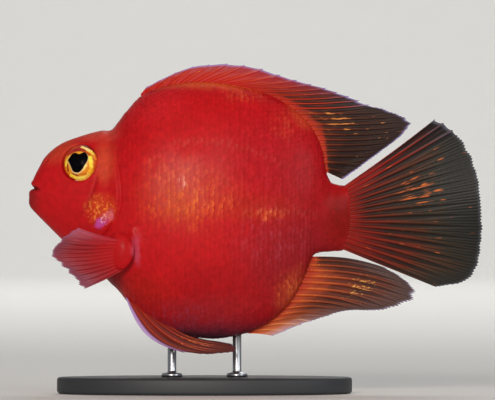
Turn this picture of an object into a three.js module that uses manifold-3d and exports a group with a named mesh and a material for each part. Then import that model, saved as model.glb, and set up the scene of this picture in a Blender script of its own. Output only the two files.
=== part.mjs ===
// A blood parrot cichlid at life size, hovering on a plain display stand.
// Millimetres, +Z up. The fish faces -X and its left side faces -Y.
// Every place on the fish is given in its own frame: x runs back from the tip of
// the snout, z is the height above the axis of the tail stalk, and y is 0 in the
// middle plane. The finished group stands with its bottom centre on the origin.
import * as THREE from "three";
import { mergeVertices } from "three/addons/utils/BufferGeometryUtils.js";
import Module from "manifold-3d";

const wasm = await Module();
wasm.setup();

// Driving dimensions
const GAP = 0.3; // air kept between neighbouring pieces
const FULLNESS = 0.88; // below 1 the flanks are fuller than an ellipse
const SIDES = 28; // facets round the body
const HEAD_RINGS = 18;
const TRUNK_RINGS = 28;
const ACROSS = 160; // wider than the fish, for cuts from side to side

// Body stations: top x, top z, bottom x, bottom z, half width, height of the widest point
const HEAD_STATIONS = [
  [2.0, 12.8, 0.7, 7.8, 1.8, 0.5], // tip of the jaws
  [2.7, 16.2, 1.0, 4.8, 3.8, 0.5],
  [4.8, 20.4, 3.8, 1.4, 5.9, 0.5], // snout
  [7.6, 25.0, 8.6, -3.4, 8.0, 0.5],
  [13.4, 29.7, 13.8, -8.6, 10.4, 0.49], // forehead and chin
  [21.2, 32.8, 20.8, -15.2, 13.0, 0.48], // eye
  [29.2, 35.0, 28.2, -20.8, 15.4, 0.47], // cheek
  [33.8, 35.6, 32.4, -24.2, 16.6, 0.46], // nape and throat
  [39.0, 36.2, 36.6, -28.0, 18.2, 0.46],
  [43.0, 35.6, 40.0, -32.0, 19.0, 0.46],
];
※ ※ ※
▶ [Aim] Please reproduce exactly the lines above, beginning with the first and ending with the line that contains "const ACROSS = 160;", and include nothing outside that range.

▶ [Response to this task]
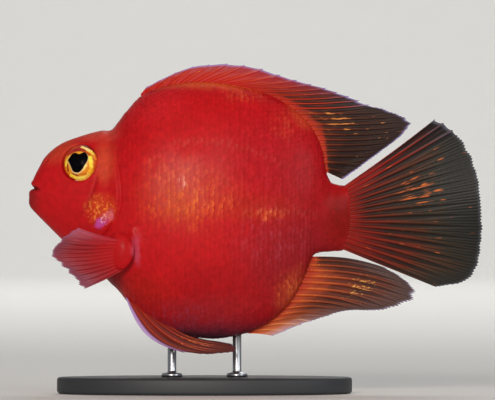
Turn this picture of an object into a three.js module that uses manifold-3d and exports a group with a named mesh and a material for each part. Then import that model, saved as model.glb, and set up the scene of this picture in a Blender script of its own. Output only the two files.
=== part.mjs ===
// A blood parrot cichlid at life size, hovering on a plain display stand.
// Millimetres, +Z up. The fish faces -X and its left side faces -Y.
// Every place on the fish is given in its own frame: x runs back from the tip of
// the snout, z is the height above the axis of the tail stalk, and y is 0 in the
// middle plane. The finished group stands with its bottom centre on the origin.
import * as THREE from "three";
import { mergeVertices } from "three/addons/utils/BufferGeometryUtils.js";
import Module from "manifold-3d";

const wasm = await Module();
wasm.setup();

// Driving dimensions
const GAP = 0.3; // air kept between neighbouring pieces
const FULLNESS = 0.88; // below 1 the flanks are fuller than an ellipse
const SIDES = 28; // facets round the body
const HEAD_RINGS = 18;
const TRUNK_RINGS = 28;
const ACROSS = 160; // wider than the fish, for cuts from side to side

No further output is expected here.